— Task details —
Scan the data for "Blender" and copy the lines it appears in.

— Dataset —
▬▬▬
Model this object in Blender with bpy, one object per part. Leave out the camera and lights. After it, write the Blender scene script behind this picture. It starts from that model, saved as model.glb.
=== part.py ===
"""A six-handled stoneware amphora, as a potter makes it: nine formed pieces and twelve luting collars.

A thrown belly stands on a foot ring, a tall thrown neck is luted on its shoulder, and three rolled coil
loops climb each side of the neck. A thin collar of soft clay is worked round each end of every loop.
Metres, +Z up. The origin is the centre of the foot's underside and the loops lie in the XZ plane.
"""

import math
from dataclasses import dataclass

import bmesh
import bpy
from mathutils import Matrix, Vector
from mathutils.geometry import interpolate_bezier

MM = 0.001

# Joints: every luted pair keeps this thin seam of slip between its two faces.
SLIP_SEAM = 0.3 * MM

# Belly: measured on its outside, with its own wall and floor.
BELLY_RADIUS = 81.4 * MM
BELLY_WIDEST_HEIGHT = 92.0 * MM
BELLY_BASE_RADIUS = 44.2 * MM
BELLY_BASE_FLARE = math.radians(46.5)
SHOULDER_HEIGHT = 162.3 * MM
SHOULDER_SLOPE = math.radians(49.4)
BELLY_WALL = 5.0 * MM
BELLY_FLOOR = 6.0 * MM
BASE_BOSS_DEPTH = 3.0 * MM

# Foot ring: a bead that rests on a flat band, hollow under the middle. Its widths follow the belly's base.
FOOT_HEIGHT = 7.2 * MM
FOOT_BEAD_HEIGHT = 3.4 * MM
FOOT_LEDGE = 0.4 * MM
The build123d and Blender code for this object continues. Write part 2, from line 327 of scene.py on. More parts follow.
▬▬▬
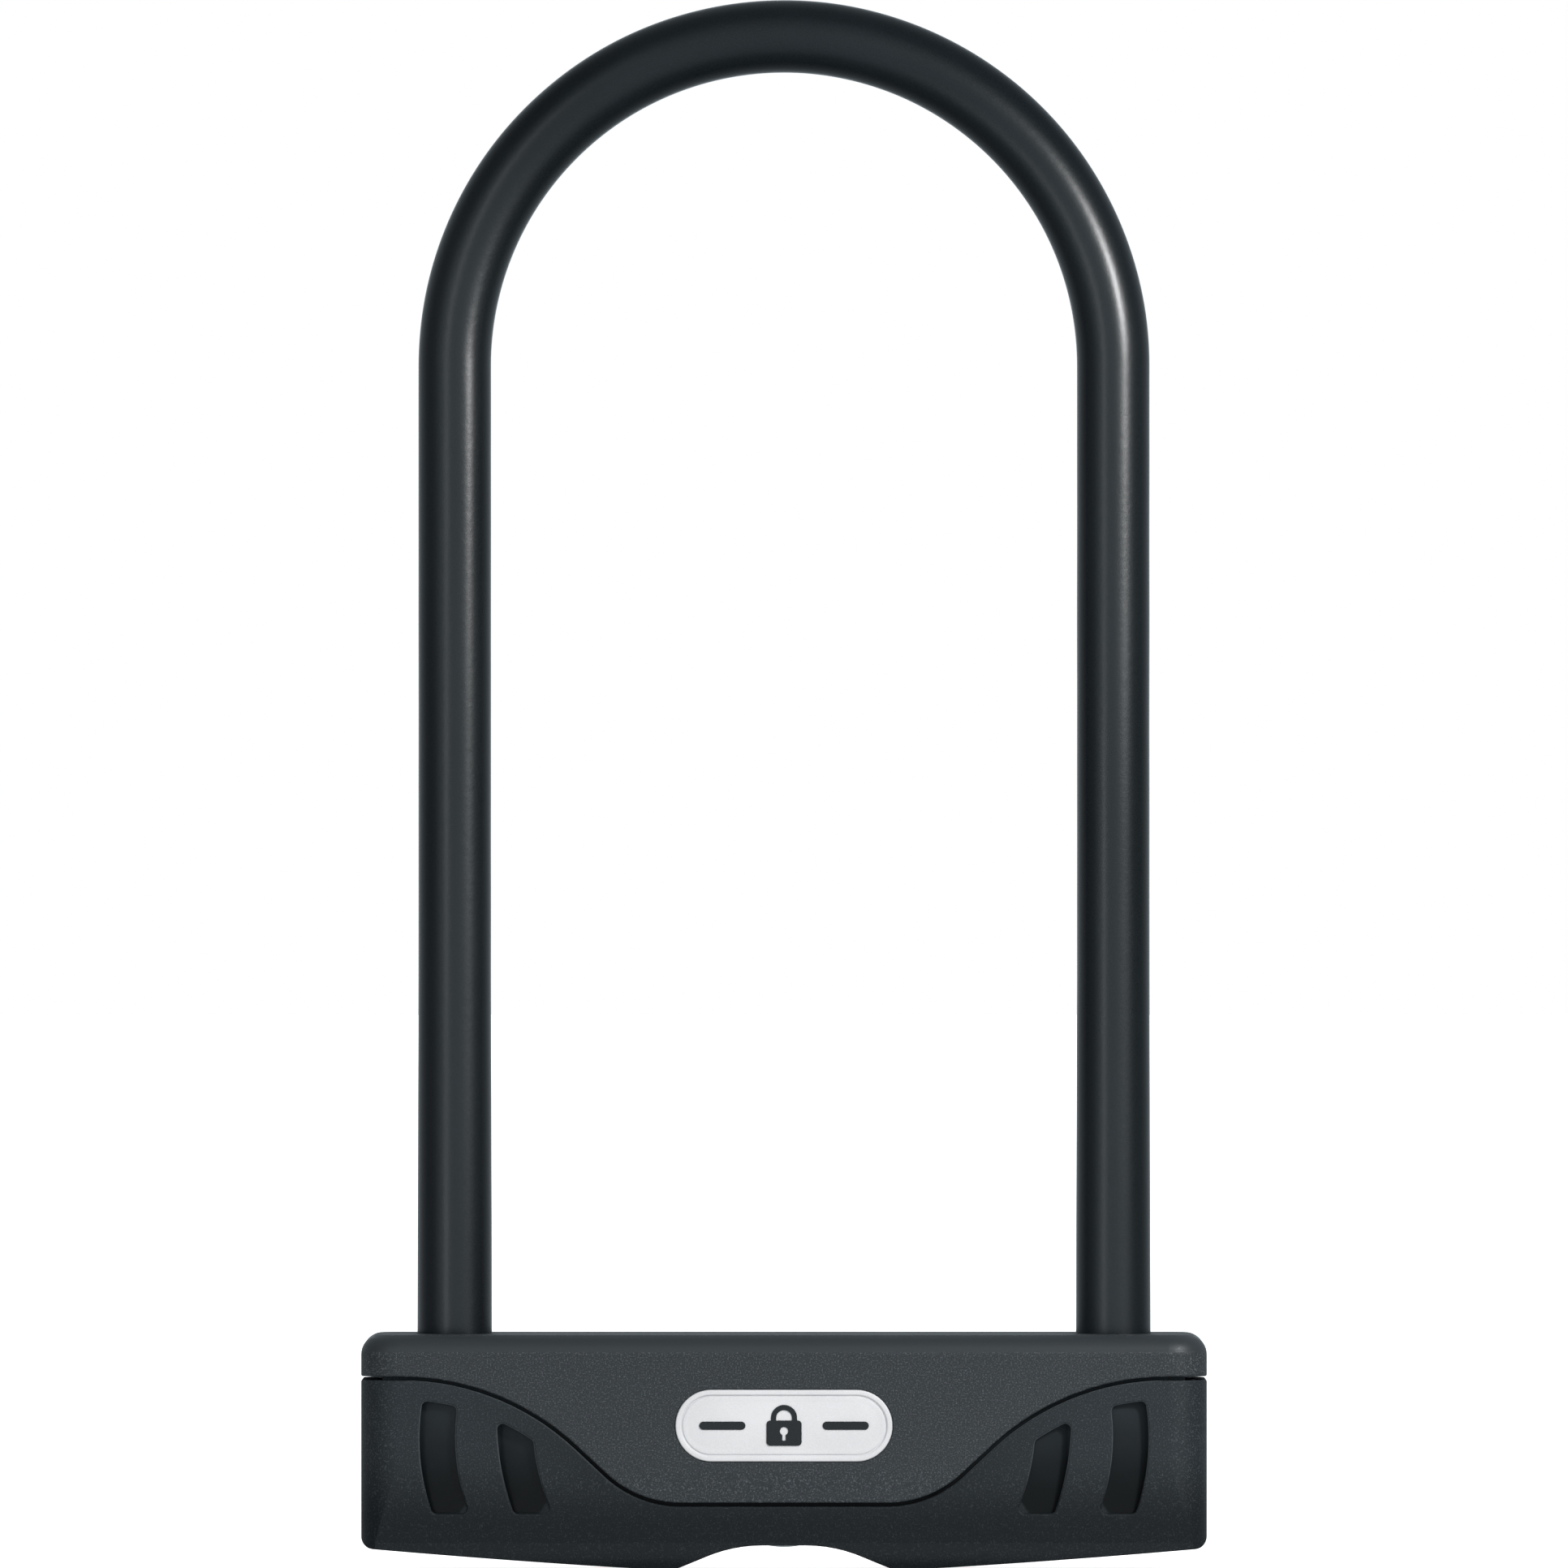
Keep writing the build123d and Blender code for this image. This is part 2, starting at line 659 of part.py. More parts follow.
▬▬▬
— Answer to the exercise —
Model this object in Blender with bpy, one object per part. Leave out the camera and lights. After it, write the Blender scene script behind this picture. It starts from that model, saved as model.glb.
The build123d and Blender code for this object continues. Write part 2, from line 327 of scene.py on. More parts follow.
Keep writing the build123d and Blender code for this image. This is part 2, starting at line 659 of part.py. More parts follow.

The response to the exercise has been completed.